# 75hp snow blower



## c.schulz (Dec 21, 2004)

Found this on YouTube and thought it was funny.





Chris


----------



## f250man (Jan 28, 2005)

That sure is a waste of gas and diesel


----------



## Banger (Sep 12, 2008)

LOL... Way to much time on his hands.Guy does have a sense of humor though :laughing:


----------



## WRIGHTWAY (Nov 17, 2005)

OK


----------



## NICHOLS LANDSCA (Sep 15, 2007)

Well I guess it's faster than using the dirt bucket.


----------



## SuperdutyShane (Mar 6, 2009)

Haha. I got a good laugh out of this.


----------



## 2COR517 (Oct 23, 2008)

When did they start putting 25hp engines in those little blowers?


----------



## jomama45 (Dec 25, 2008)

2COR517;880395 said:


> When did they start putting 25hp engines in those little blowers?

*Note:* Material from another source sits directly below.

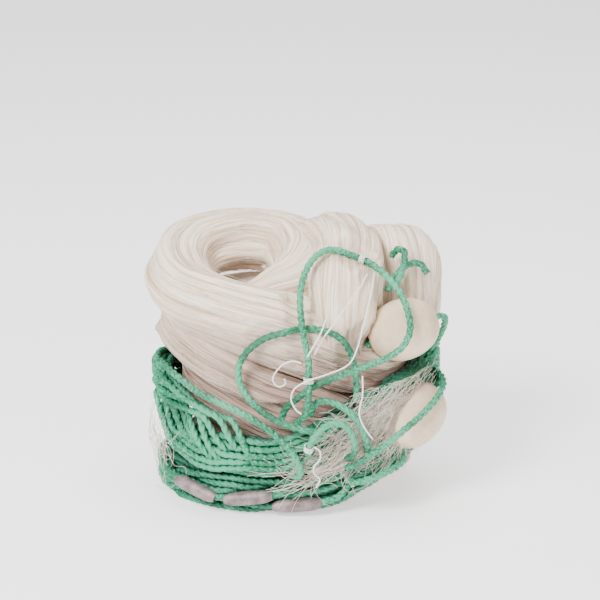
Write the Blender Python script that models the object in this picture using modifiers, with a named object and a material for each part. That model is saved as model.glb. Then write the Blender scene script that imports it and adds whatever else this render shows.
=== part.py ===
"""A gill net, gathered and bundled: a hank of fine netting that stands inside two wound hanks of green rope.

Metres, +Z up, -Y is the front. The origin is on the floor, under the middle of the bundle.
The netting is one skein, wound in three turns with two bights laid over them. The lead line is wound round its
foot and the float line above that. Loose bights of rope, floats, sinkers and twine ties lie on the outside.
"""

import math

import bmesh
import bpy
import numpy as np
from mathutils import Vector

MM = 0.001

# Driving sizes, in millimetres.
ROPE_RADIUS = 3.0
TWINE_RADIUS = 0.8
GAP = 0.6
ROPE_STEP = 13.0
TWINE_STEP = 5.0
FLOAT_LENGTH = 63.0
FLOAT_DIAMETER = 54.0
SINKER_LENGTH = 44.0
SINKER_DIAMETER = 12.5
TIE_RING_RADIUS = 5.4
TIE_CORD_RADIUS = 1.2

# The netting is joined and thinned to about this grain.
NETTING_VOXEL = 7.0
NETTING_KEPT_SHARE = 0.5
NETTING_PRESSES = 3
SKEIN_SIDES = 20
SKEIN_STEP = 9.0
SKEIN_LOBES = 5
SKEIN_LOBE_DEPTH = 0.07
SKEIN_TWIST = 2.6
SKEIN_TIP_SHARE = 0.7

# What the netting clears: how far beyond each piece's own radius, and how far out its groove eases away.
ROPE_CLEARANCE = (2.4, 6.0)
TWINE_CLEARANCE = (1.2, 4.0)
TIE_CLEARANCE = (1.4, 3.0)
FLOAT_CLEARANCE = (3.0, 0.0)
SINKER_CLEARANCE = (1.5, 3.0)
GROOVE_SLOPE = 0.8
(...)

I'm pretty sure he's adding the skid steer's motor into the equation too.

I think the guys a poser: he can't be from WI, there's no mention to beer in that whole video!


----------



## c.schulz (Dec 21, 2004)

jomama45;880419 said:


> I'm pretty sure he's adding the skid steer's motor into the equation too.
> 
> *I think the guys a poser: he can't be from WI, there's no mention to beer in that whole video*!


Now thats funny. I dont care who you are.

Chris


----------



## 2COR517 (Oct 23, 2008)

jomama45;880419 said:


> I'm pretty sure he's adding the skid steer's motor into the equation too.

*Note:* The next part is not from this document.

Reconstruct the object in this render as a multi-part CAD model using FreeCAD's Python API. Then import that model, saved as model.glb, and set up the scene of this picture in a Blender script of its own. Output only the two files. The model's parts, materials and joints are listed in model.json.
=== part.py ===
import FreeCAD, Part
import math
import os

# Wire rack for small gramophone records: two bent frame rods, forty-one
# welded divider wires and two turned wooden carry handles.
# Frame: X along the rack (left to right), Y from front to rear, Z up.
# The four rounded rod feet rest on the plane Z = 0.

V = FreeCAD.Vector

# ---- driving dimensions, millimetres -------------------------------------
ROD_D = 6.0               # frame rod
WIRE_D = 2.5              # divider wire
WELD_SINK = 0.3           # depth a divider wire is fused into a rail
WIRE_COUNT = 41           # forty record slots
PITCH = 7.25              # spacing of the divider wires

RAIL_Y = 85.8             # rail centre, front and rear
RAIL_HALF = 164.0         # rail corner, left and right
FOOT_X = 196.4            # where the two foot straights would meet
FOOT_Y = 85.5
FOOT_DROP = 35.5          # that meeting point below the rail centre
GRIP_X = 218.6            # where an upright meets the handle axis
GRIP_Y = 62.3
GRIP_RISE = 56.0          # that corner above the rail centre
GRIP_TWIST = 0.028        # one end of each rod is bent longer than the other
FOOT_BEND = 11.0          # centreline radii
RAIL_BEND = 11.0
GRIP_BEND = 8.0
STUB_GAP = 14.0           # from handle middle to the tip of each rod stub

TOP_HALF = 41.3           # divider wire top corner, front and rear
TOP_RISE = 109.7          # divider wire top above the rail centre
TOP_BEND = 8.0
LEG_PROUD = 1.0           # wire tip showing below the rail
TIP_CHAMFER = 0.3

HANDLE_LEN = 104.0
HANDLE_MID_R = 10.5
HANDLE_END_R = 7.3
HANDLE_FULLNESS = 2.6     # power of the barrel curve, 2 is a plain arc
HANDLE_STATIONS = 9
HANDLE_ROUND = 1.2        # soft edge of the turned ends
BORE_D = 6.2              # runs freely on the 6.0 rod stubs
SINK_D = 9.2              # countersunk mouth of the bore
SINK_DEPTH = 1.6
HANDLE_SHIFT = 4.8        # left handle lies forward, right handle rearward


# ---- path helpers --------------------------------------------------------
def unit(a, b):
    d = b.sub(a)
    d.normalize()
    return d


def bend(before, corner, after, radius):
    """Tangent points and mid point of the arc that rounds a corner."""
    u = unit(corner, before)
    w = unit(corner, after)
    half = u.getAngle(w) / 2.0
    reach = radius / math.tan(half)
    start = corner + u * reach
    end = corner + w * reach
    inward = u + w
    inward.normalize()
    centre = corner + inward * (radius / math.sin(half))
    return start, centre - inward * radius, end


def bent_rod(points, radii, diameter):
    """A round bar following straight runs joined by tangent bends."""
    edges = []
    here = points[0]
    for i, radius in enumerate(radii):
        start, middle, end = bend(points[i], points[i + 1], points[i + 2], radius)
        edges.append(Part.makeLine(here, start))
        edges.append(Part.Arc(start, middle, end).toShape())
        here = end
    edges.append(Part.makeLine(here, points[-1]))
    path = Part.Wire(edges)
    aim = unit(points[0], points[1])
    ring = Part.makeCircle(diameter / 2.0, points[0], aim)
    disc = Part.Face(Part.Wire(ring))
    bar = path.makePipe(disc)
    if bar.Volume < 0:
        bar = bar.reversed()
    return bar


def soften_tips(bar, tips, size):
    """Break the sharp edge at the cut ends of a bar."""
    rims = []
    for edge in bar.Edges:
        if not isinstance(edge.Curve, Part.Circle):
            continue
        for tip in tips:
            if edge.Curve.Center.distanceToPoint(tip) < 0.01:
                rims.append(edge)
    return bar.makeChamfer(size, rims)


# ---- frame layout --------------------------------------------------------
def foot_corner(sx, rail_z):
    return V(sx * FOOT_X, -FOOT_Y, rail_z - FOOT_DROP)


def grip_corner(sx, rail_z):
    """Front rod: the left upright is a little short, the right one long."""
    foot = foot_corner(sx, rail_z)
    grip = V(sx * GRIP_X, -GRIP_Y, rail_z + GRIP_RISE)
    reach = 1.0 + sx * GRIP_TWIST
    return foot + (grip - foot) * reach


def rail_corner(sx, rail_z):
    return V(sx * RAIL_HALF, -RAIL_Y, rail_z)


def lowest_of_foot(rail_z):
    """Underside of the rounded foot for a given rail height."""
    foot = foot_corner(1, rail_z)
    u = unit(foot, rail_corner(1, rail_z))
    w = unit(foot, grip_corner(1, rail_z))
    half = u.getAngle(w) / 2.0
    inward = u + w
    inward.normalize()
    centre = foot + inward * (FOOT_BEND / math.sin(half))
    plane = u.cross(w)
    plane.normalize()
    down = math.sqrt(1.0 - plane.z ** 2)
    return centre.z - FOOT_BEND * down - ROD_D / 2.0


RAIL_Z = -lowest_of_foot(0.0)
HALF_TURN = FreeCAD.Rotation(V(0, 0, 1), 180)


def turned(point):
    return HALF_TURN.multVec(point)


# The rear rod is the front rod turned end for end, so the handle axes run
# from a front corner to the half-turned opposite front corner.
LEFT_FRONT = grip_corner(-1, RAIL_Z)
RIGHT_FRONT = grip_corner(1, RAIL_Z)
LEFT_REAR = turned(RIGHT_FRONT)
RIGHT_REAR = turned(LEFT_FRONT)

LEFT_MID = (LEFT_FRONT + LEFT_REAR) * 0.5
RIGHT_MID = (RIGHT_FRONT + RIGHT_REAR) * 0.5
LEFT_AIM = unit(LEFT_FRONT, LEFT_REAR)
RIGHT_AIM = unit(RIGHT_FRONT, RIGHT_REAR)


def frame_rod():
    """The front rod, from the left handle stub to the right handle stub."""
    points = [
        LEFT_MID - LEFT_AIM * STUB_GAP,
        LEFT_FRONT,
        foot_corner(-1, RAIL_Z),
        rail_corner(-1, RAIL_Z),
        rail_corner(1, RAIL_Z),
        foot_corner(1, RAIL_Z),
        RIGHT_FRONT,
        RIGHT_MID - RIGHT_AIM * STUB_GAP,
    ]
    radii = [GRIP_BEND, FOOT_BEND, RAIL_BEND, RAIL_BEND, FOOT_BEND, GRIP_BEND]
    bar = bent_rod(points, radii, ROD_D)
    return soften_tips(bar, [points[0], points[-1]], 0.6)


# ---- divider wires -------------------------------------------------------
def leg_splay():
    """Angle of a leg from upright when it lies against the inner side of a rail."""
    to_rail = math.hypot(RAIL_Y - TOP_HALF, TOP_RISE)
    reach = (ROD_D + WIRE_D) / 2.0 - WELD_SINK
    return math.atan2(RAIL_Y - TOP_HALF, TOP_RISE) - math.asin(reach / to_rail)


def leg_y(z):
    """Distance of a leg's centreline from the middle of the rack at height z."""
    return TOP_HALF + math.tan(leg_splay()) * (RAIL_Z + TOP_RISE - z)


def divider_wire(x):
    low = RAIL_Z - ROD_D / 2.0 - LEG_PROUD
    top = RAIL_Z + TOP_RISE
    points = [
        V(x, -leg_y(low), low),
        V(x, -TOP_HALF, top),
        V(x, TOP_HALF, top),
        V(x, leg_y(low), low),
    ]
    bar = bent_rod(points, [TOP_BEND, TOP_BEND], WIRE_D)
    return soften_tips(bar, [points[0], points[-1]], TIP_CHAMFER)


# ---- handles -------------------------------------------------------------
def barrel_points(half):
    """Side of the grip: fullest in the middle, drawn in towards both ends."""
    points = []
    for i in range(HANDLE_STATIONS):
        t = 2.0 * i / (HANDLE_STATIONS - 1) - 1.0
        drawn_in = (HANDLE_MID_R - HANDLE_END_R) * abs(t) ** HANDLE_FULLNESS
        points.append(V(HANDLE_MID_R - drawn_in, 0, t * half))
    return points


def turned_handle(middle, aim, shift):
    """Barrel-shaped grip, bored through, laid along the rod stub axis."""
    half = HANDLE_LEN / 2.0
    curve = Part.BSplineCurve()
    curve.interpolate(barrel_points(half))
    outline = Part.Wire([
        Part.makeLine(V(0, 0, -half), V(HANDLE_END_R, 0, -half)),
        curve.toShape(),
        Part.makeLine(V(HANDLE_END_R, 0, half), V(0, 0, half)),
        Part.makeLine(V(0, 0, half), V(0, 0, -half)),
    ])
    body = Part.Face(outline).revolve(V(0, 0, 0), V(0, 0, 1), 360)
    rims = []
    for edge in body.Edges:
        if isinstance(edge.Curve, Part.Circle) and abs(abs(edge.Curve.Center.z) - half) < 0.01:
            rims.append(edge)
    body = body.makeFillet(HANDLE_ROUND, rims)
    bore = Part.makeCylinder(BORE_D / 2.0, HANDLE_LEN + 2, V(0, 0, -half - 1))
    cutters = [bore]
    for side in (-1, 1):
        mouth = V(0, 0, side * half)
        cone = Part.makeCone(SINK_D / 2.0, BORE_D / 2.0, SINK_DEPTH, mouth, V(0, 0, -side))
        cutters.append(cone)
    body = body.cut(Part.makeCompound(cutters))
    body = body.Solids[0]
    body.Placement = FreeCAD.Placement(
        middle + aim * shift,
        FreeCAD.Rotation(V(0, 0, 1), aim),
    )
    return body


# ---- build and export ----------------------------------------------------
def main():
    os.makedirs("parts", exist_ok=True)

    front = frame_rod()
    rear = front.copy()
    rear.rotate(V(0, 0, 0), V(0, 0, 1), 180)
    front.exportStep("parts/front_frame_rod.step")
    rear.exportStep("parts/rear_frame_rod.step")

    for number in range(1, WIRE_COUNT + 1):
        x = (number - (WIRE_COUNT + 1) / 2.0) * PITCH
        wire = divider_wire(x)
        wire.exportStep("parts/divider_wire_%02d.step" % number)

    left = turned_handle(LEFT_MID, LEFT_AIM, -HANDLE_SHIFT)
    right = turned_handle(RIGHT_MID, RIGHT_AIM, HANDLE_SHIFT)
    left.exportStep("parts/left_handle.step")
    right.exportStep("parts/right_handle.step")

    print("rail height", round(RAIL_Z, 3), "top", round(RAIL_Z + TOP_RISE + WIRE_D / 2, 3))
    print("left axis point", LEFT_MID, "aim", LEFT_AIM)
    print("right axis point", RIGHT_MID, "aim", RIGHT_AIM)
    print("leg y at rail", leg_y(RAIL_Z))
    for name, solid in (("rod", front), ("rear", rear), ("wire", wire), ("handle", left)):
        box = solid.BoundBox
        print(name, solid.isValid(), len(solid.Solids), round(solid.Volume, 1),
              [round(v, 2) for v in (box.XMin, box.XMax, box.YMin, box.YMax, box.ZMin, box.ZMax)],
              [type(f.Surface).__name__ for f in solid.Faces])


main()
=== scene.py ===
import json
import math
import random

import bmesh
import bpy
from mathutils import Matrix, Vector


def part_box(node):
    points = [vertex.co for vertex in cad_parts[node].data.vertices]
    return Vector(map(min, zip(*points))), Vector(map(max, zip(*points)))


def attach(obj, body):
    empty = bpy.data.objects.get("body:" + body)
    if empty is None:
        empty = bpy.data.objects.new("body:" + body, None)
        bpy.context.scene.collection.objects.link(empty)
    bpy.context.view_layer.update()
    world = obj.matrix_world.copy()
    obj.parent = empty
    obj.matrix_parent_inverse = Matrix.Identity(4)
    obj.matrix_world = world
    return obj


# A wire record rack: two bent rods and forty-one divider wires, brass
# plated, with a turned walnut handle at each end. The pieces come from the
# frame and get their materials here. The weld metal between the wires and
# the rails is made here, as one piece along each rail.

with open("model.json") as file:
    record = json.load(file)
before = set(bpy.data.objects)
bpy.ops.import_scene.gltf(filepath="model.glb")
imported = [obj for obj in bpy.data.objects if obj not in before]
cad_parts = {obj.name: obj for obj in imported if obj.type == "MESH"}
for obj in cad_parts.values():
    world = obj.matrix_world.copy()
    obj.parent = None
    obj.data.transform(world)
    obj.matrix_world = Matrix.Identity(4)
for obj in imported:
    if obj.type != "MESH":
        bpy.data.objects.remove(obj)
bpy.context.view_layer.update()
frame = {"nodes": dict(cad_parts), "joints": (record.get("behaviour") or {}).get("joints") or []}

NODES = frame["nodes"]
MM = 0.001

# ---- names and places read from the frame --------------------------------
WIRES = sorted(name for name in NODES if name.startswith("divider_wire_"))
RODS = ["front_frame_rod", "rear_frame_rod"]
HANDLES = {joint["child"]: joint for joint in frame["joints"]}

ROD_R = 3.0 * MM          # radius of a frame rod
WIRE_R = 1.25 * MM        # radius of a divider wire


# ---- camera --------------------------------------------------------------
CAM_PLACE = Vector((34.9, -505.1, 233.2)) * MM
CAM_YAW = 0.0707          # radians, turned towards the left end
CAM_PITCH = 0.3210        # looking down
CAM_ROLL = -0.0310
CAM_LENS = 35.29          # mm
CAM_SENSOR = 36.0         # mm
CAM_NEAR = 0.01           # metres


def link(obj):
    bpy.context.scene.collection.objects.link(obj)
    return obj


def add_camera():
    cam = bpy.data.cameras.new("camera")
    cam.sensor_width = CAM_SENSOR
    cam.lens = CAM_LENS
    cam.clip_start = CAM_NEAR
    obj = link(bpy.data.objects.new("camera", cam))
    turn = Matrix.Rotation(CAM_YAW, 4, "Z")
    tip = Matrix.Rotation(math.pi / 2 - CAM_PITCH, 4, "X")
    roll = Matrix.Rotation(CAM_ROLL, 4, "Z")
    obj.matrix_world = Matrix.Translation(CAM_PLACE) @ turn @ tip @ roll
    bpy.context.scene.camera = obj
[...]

That's what I thought at first, but then he referred to it as a three motor setup.


----------



## SuperdutyShane (Mar 6, 2009)

jomama45;880419 said:


> I'm pretty sure he's adding the skid steer's motor into the equation too.
> 
> I think the guys a poser: he can't be from WI, there's no mention to beer in that whole video!

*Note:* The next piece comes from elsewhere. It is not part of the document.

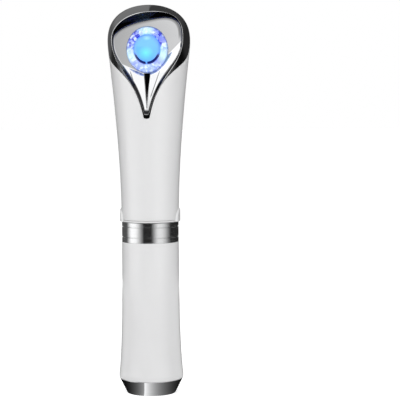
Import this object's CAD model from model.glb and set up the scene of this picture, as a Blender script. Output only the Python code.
import math

import bpy
import numpy as np
from mathutils import Matrix, Vector


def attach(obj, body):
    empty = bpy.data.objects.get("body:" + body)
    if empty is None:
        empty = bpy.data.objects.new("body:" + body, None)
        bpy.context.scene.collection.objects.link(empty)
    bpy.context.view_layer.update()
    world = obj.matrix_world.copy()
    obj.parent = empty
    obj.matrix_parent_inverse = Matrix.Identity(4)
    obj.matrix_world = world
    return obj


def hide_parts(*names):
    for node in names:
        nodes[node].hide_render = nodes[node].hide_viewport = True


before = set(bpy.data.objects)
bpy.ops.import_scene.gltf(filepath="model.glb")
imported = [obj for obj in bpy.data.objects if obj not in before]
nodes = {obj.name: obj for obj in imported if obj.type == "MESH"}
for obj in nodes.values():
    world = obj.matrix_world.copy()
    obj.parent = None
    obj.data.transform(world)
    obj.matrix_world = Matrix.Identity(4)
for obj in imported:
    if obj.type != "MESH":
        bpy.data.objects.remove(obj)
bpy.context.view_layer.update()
mm = 0.001

# the wand's body: a waist that swells by a power of the height, closed by a superelliptic dome
wand = {
    "length": 145.0, "waistR": 10.76,
    "headR": 15.5, "earZ": 69.9, "swellZ": 131.0, "swellPower": 1.57,
    "domeZ": 126.4, "domePower": 2.7, "domeRoot": 2.06,
}
# how fine the skins are, and the angle in degrees from which an edge is sharp
skin = {"turn": 224, "sharp": 32, "newtonSteps": 14, "halvings": 40, "curve": 1500}


def swollenR(z):
    # radius before rounding off: the waist plus the head's excess times a power of the height share
    share = np.clip((z - wand["earZ"]) / (wand["swellZ"] - wand["earZ"]), 0, None)
    return wand["waistR"] + (wand["headR"] - wand["waistR"]) * share ** wand["swellPower"]


def bodyR(z, inset=0.0):
    # radius of the upper body: the swollen radius times a superelliptic factor in the dome
    top = wand["length"] - inset
    share = np.clip((z - wand["domeZ"]) / (top - wand["domeZ"]), 0, 1)
    return (swollenR(z) - inset) * (1 - share ** wand["domePower"]) ** (1 / wand["domeRoot"])


def bodyGradient(p):
    # value and slope of the body's form: radius over swollen radius to the root's power, plus the
    # dome share to the dome's power, less one
    rho = np.maximum(np.hypot(p[..., 0], p[..., 1]), 1e-9)
    z = p[..., 2]
    span = wand["length"] - wand["domeZ"]
    share = np.clip((z - wand["domeZ"]) / span, 0, None)
    s = swollenR(z)
    ds = (swollenR(z + 0.01) - swollenR(z - 0.01)) / 0.02
    root, power = wand["domeRoot"], wand["domePower"]
    ratio = rho / s
    value = ratio ** root + share ** power - 1
    dRho = root * ratio ** (root - 1) / s
    dz = power * share ** (power - 1) / span - root * ratio ** root / s * ds
    slope = np.stack([dRho * p[..., 0] / rho, dRho * p[..., 1] / rho, dz], -1)
    return value, slope


def unit(v):
    return v / np.maximum(np.linalg.norm(v, axis=-1, keepdims=True), 1e-12)


def below(p, depth):
    # points moved inwards by a depth, square to the body
    _, slope = bodyGradient(p)
    return p - unit(slope) * depth


def ontoBody(p, inset=0.0):
    # carries points to the body along its slope by Newton steps, then inwards by inset
    for _ in range(skin["newtonSteps"]):
        value, slope = bodyGradient(p)
        p = p - slope * (value / np.maximum((slope ** 2).sum(-1), 1e-12))[..., None]
    return below(p, inset) if inset else p


def ease(x):
    # smooth step from 0 to 1: three squares less two cubes
    x = np.clip(x, 0, 1)
    return x * x * (3 - 2 * x)


def slopeOf(angle):
    return math.tan(math.radians(angle))


def bezier(p, t):
    # cubic curve through its ends, pulled by the two points between
    p = np.asarray(p, float)
    t = np.asarray(t, float)[:, None]
    return (1 - t) ** 3 * p[0] + 3 * (1 - t) ** 2 * t * p[1] + 3 * (1 - t) * t * t * p[2] + t ** 3 * p[3]


def along(points, n):
    # n points at even shares of the length of a polyline
    step = np.linalg.norm(np.diff(points, axis=0), axis=1)
    run = np.concatenate([[0], np.cumsum(step)])
    want = run[-1] * np.linspace(0, 1, n)
    return np.stack([np.interp(want, run, points[:, k]) for k in range(points.shape[1])], -1)


def grownCurve(p, grow):
    # a cubic curve moved sideways by grow, to the left of its heading
    c = bezier(p, np.linspace(0, 1, skin["curve"]))
    d = unit(np.gradient(c, axis=0))
    return c + grow * np.stack([-d[:, 1], d[:, 0]], -1)


def corner(before, edge, after, size, steps):
    # rounds the edge between two directions by a quadratic curve, one loop for each step
    p = edge + unit(before - edge) * size
    q = edge + unit(after - edge) * size
    return [(1 - t) ** 2 * p + 2 * (1 - t) * t * edge + t * t * q for t in np.linspace(0, 1, steps)]


def polar(r, a, z):
    return np.stack(np.broadcast_arrays(r * np.cos(a), r * np.sin(a), z), -1)


def fullTurn(steps):
    return np.linspace(0, 2 * np.pi, steps, endpoint=False)


def newObject(name, data):
    obj = bpy.data.objects.new(name, data)
    bpy.context.scene.collection.objects.link(obj)
    return obj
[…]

Didnt you hear when he got in the cab... You could hear him kicking empty beer cans out of the way...


----------



## hockeypro1411 (Dec 13, 2008)

Looks like it worked like crap.


----------



## EaTmYtAiLpIpEs (Aug 23, 2007)

lmao ppl have too much time and creativity


----------



## UTAH (Feb 21, 2009)

Here's a related video that came up. Even more useless, and funny.


----------



## Banger (Sep 12, 2008)

^^^ Now thats cool right there! I could do my patio from my recliner if I had one of them:laughing: Just needs a set of wings!!


----------



## sven_502 (Nov 1, 2008)

NICHOLS LANDSCA;879982 said:


> Well I guess it's faster than using the dirt bucket.


I thought it was supposed to be faster with a bucket?
:laughing:


----------